Posts tagged dLib
Purchasing Prediction
For a while now we’ve been feverishly coding away at the top secret LORLS bunker on a new library management tool attached to LORLS: a system to help predict which books a library should buy and roughly how many will be required. The idea behind this was that library staff at Loughborough were spending a lot of time trying to work out what books needed to be bought, mostly based on trawling through lots of data from systems such as the LORLS reading list management system and the main Library Management System (Aleph in our case). We realised that all of this work was suitable for “mechanization” and we could extract some rules from the librarians about how to select works for purchase and then do a lot of the drudgery for them.
We wrote the initial hack-it-up-and-see-if-the-idea-works-at-all prototype about a year ago. It was pretty successful and was used in Summer 2012 to help the librarians decide how to spend a bulk book purchasing budget windfall from the University. We wrote up our experiences with this code as a Dlib article which was published recently. That article explains the process behind the system, so if you’re interested in the basis behind this idea its probably worth a quick read (or to put it in other terms, I’m too lazy to repeat it here! 😉 ).
Since then we’ve stepped back from the initial proof of concept code and spent some time re-writing it to be more maintainable and extensible. The original hacked together prototype was just a single monolithic Perl script that evolved and grew as we tried ideas out and added features. It has to call out to external systems to find loan information and book pricing estimates with bodges stuffed on top of bodges. We always intended it to be the “one we threw away” and after the summer tests it became clear that the purchase prediction could be useful to the Library staff and it was time to do version 2. And do it properly this time round.
The new version is modular… using good old Perl modules! Hoorah! But we’ve been a bit sneaky: we’ve a single Perl module that encompasses the purchase prediction process but doesn’t actually do any of it. This is effectively a “wrapper” module that a script can call and which knows about what other purchase prediction modules are available and what order to run them in. The calling script just sets up the environment (parsing CGI parameters, command line options, hardcoded values or whatever is required), instantiates a new PurchasePrediction object and repeatedly calls that object’s DoNextStep() method with a set of input state (options, etc) until the object returns an untrue state. At that point the prediction has been made and suggestions have, hopefully, been output.
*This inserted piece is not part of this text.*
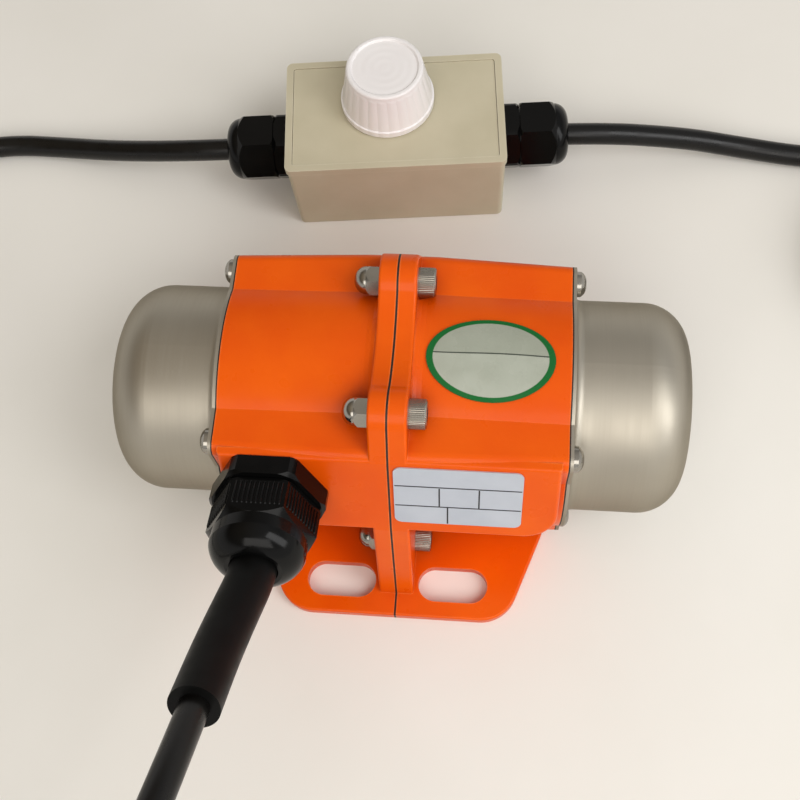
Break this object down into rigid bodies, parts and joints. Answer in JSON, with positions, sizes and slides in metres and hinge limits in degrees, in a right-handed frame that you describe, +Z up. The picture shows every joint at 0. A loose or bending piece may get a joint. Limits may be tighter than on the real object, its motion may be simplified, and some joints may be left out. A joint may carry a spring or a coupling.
{
  "type": "vibration motor",
  "caption": "Foot-mounted vibration motor with eccentric weights under drawn end covers, a cable gland on its sloping pad, and an in-line speed controller on its lead.",
  "frame": {"origin": "midway between the four foot slots, on the mounting plane under the foot", "axes": "+X along the shaft, away from the cable gland's end; +Z up out of the mounting plane; -Y towards the sloping pads with the gland and the plate"},
  "size_m": [0.4407, 0.3339, 0.1215],
  "materials": {
    "orange_paint": "gloss",
    "cover_metal": "satin",
    "gasket": "matte",
    "fastener_steel": "gloss",
    "lamination_steel": "satin",
    "winding_copper": "gloss",
    "cage_aluminium": "satin",
    "shaft_steel": "satin",
    "bearing_steel": "gloss",
    "weight_steel": "satin",
    "gland_plastic": "satin",
    "cord_rubber": "satin",
    "plate_metal": "satin",
    "sticker_film": "gloss",
    "case_plastic": "matte",
    "knob_plastic": "satin",
    "board_plastic": "satin",
    "component_plastic": "matte",
    "pin_brass": "gloss"
  },
  "bodies": {
    "housing_and_leads": {"left_housing": "orange_paint", "right_housing": "orange_paint", "flange_gasket": "gasket", "left_cover_gasket": "gasket", "right_cover_gasket": "gasket", "left_end_cover": "cover_metal", "right_end_cover": "cover_metal", "left_cover_screws": "fastener_steel", "right_cover_screws": "fastener_steel", "flange_cap_screws": "fastener_steel", "flange_acorn_nuts": "fastener_steel", "stator_core": "lamination_steel", "stator_windings": "winding_copper", "left_bearing_outer_race": "bearing_steel", "right_bearing_outer_race": "bearing_steel", "motor_gland_body": "gland_plastic", "motor_gland_nut": "gland_plastic", "motor_gland_seal": "gasket", "cable_sleeve": "cord_rubber", "motor_lead": "cord_rubber", "rating_plate": "plate_metal", "inspection_sticker": "sticker_film", "controller_case": "case_plastic", "controller_lid": "case_plastic", "potentiometer_body": "component_plastic", "potentiometer_nut": "fastener_steel", "circuit_board": "board_plastic", "run_capacitor": "component_plastic", "triac": "component_plastic", "controller_left_gland": "gland_plastic", "controller_right_gland": "gland_plastic", "controller_left_gland_nut": "gland_plastic", "controller_right_gland_nut": "gland_plastic", "controller_gland_seals": "gasket", "controller_gland_locknuts": "gland_plastic", "supply_lead": "cord_rubber", "supply_coil": "cord_rubber", "supply_tail": "cord_rubber", "plug_body": "cord_rubber", "plug_pins": "pin_brass"},
    "rotor": {"shaft": "shaft_steel", "rotor_core": "lamination_steel", "rotor_cage": "cage_aluminium", "left_bearing_inner_race": "bearing_steel", "right_bearing_inner_race": "bearing_steel", "left_fixed_weight": "weight_steel", "right_fixed_weight": "weight_steel", "fixed_weight_screws": "fastener_steel", "shaft_retaining_rings": "fastener_steel"},
    "left_ball_set": {"left_bearing_balls": "bearing_steel", "left_bearing_cage": "cage_aluminium"},
    "right_ball_set": {"right_bearing_balls": "bearing_steel", "right_bearing_cage": "cage_aluminium"},
    "left_adjustable_weight": {"left_adjustable_weight": "weight_steel", "left_adjustable_weight_screw": "fastener_steel"},
    "right_adjustable_weight": {"right_adjustable_weight": "weight_steel", "right_adjustable_weight_screw": "fastener_steel"},
    "speed_knob": {"controller_knob": "knob_plastic", "potentiometer_shaft": "cage_aluminium"}
  },
  "joints": [
    {"name": "rotor_spin", "type": "hinge", "parent": "housing_and_leads", "child": "rotor", "pos_m": [0, 0, 0.0385], "axis": [1, 0, 0], "continuous": true},
    {"name": "left_ball_set_spin", "type": "hinge", "parent": "housing_and_leads", "child": "left_ball_set", "pos_m": [-0.0425, 0, 0.0385], "axis": [1, 0, 0], "continuous": true},
    {"name": "right_ball_set_spin", "type": "hinge", "parent": "housing_and_leads", "child": "right_ball_set", "pos_m": [0.0425, 0, 0.0385], "axis": [1, 0, 0], "continuous": true},
    {"name": "left_weight_setting", "type": "hinge", "parent": "rotor", "child": "left_adjustable_weight", "pos_m": [-0.0656, 0, 0.0385], "axis": [1, 0, 0], "range_deg": [0, 180]},
    {"name": "right_weight_setting", "type": "hinge", "parent": "rotor", "child": "right_adjustable_weight", "pos_m": [0.0656, 0, 0.0385], "axis": [1, 0, 0], "range_deg": [0, 180]},
    {"name": "speed_knob_turn", "type": "hinge", "parent": "housing_and_leads", "child": "speed_knob", "pos_m": [-0.01346, 0.11328, 0.0349], "axis": [0, 0, 1], "range_deg": [-150, 150]}
  ],
  "couplings": [
    {"joint": "left_ball_set_spin", "follows": "rotor_spin", "ratio": 0.3648},
    {"joint": "right_ball_set_spin", "follows": "rotor_spin", "ratio": 0.3648}
  ]
}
Each call to DoNextStep() runs the next Perl module in the purchase prediction workflow.
The PurchasePrediction object comes with sane default state stored within it that provides standard workflow for the process and some handy information that we use regularly (for example ratios of books to students in different departments and with different levels of academic recommendation in LORLS. You tend to want more essential books than you do optional ones obviously, whilst English students may require use of individual copies longer than Engineering students do). This data isn’t private to the PurchasePredictor module though – the calling script could if it wished alter any of it (maybe change the ratio of essential books per student for the Physics department or even alter the workflow of the purchase prediction process).
The workflow that we currently follow by default is:
- Acquire ISBNs to investigate,
- Validate those ISBNs,
- Make an initial estimate of the number of copies required for each work we have an ISBN for,
- Find the cost associated with buying a copy of each work,
- Find the loan history of each work,
- Actually do the purchasing algorithm itself,
- Output the purchasing suggestions in some form.
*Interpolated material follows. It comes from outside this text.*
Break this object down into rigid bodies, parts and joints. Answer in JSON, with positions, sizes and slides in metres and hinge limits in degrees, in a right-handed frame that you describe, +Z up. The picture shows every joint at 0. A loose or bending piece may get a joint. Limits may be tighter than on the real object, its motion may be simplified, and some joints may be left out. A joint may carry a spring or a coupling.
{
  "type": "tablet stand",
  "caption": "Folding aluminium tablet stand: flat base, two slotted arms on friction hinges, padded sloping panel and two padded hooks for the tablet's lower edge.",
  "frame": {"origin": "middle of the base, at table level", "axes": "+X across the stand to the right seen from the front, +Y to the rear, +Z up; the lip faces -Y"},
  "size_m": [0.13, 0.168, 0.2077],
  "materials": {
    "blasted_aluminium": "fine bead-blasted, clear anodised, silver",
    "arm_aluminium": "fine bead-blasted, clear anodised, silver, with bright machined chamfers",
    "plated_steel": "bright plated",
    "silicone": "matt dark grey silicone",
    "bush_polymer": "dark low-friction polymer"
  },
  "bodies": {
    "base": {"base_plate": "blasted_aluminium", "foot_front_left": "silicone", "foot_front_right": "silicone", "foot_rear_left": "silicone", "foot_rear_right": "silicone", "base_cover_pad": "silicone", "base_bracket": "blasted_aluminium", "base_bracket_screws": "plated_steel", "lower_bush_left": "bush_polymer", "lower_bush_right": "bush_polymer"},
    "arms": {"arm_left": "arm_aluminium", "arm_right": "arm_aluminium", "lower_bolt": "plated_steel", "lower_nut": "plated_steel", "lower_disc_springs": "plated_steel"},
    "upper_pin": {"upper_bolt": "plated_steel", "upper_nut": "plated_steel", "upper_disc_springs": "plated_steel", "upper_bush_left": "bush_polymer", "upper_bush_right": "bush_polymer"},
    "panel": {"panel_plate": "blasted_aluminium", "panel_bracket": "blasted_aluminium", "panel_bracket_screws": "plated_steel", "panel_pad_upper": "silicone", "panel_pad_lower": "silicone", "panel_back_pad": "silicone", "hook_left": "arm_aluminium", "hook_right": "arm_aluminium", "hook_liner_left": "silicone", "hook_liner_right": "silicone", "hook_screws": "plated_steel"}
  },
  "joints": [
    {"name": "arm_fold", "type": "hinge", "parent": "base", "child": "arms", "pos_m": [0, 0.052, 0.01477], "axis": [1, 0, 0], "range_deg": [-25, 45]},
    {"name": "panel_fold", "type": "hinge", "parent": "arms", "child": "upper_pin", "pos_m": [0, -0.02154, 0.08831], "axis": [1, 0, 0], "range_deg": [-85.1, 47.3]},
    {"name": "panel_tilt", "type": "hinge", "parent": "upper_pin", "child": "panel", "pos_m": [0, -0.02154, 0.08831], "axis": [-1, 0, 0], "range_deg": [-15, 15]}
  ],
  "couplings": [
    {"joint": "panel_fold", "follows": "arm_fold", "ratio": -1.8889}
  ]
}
Each of those steps is broken down into one or more (mostly more!) separate operations, with each operation then having its own Perl module to instantiate it. For example to acquire ISBNs we’ve a number of options:
- Have an explicit list of ISBNs given to us,
- Find the ISBNs of works on a set of reading list modules,
- Find the ISBNs of works on reading lists run by a particular department (and optionally stage within that department – ie First Year Mech Eng)
- Find ISBNs from reading list works that have been edited within a set number of days,
- Find all the ISBNs of books in the entire reading list database
- Find ISBNs of works related to works that we already have ISBNs for (eg using LibraryThing’s FRBR code to find alternate editions, etc).
Which of these will do anything depends on the input state passed into the PurchasePredictor’s DoNextStep() method by the calling script – they all get called but some will just return the state unchanged whilst others will add new works to be looked at later by subsequent Perl modules.
Now this might all sound horribly confusing at first but it has big advantages for development and maintenance. When we have a new idea for something to add to the workflow we can generate a new module for it, slip it into the list in the PurchasePredictor module’s data structure (either by altering this on the fly in a test script or, once the new code is debugged, altering the default workflow data held in the PurchasePredictor module code) and then pass some input to the PurchasePredictor module’s DoNextStep() method that includes flags to trigger this new workflow.
For example until today the workflow shown in the second list above did not include the step “Find ISBNs from reading list works that have been edited within a set number of days”; that got added as a new module written from scratch to a working state in a little over two hours. And here’s the result, rendered as an HTML table:
As you can see the purchase predictor HTML output in this case tries to fit in with Jason’s new user interface, which it can do easily as that’s all encompassed in Perl modules as well!
There’s still lots more work we’ve can do with purchase prediction. As one example, the next thing on my ‘To Do’ list is to make an output module that generates emails for librarians so that it can be run as batch job by cron every night. The librarians can then sip their early morning coffee whilst pondering which book purchasing suggestions to follow up. The extensible modular scheme also means we’re free to plug in different actual purchasing algorthims… maybe even incorporating some machine learning, with feedback provided by the actual purchases approved by the librarians against the original suggestions that the system made.
I knew those undergraduate CompSci Artificial Intelligence lectures would come in handy eventually… 🙂